When we were first prescribed rescue inhalers to keep in case of emergency I was not very familiar with them.  My husband has asthma but he rarely uses an inhaler so I was hesitant and overwhelmed.  I thought that you simply grabbed the inhaler, took a quick puff, held your breath, and then were fine.  I've learned a few things since then.  After visiting with the respiratory therapist at our hospital I was introduced to the spacer.

What is a spacer?

Spacers are devices that fit with an inhaler and help ensure that the medicine is properly administered.

There are two more common types of spacers:

One has a round opening that is placed in the mouth.  The inhaler is attached to the other end and medicine is sprayed into the chamber of the spacer.  Through taking normal breaths, the medicine is administered to the lungs.

The other type has a face mask that is placed over the nose and mouth.  The medicine is sprayed into the chamber of the spacer.  The medicine is administered to the lungs through the nose and mouth.

Which spacer do we have?

We actually have both.  However, we have found that Bee is most comfortable with using the spacer with the small mask.  I carefully fit the mask around her nose and mouth and administer her medicine.  She takes 5-8 normal breaths and then all the medicine has left the chamber and entered her lungs.  She is not as comfortable with placing the other spacer in her mouth.  Spacers with the mask are better for younger children.

Why do we use a spacer?

Without a spacer, much of the medicine from the inhaler sprays into the mouth and coats the teeth, tongue, and throat without reaching the lungs.  Less medicine actually reaches the lungs.  Also, much of the medicine can be swallowed and will end up in the stomach without reaching the lungs.

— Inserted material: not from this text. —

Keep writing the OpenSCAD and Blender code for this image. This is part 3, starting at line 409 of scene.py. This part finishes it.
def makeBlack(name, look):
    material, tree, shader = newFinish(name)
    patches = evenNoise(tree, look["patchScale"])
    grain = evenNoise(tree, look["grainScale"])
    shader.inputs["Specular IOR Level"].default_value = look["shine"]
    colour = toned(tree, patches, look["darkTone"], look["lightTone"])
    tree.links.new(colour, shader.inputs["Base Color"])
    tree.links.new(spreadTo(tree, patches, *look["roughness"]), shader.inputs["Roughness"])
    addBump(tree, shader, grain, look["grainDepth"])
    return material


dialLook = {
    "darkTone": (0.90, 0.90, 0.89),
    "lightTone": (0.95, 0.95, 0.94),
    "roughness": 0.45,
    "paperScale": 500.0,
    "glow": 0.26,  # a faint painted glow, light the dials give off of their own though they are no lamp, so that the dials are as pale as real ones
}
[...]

With a spacer, a child can breathe normally while the medicine is administered.  Because the medicine is sprayed into the chamber and not the mouth, most of the medicine is breathed directly into the lungs.  Therefore, a spacer ensures that the maximum amount of medicine enters the lungs.

So, in our little Epi Pen bags we have an inhaler and a spacer for when we need to use that inhaler.  Now I don't have to worry about whether Bee is getting the proper amount of medicine.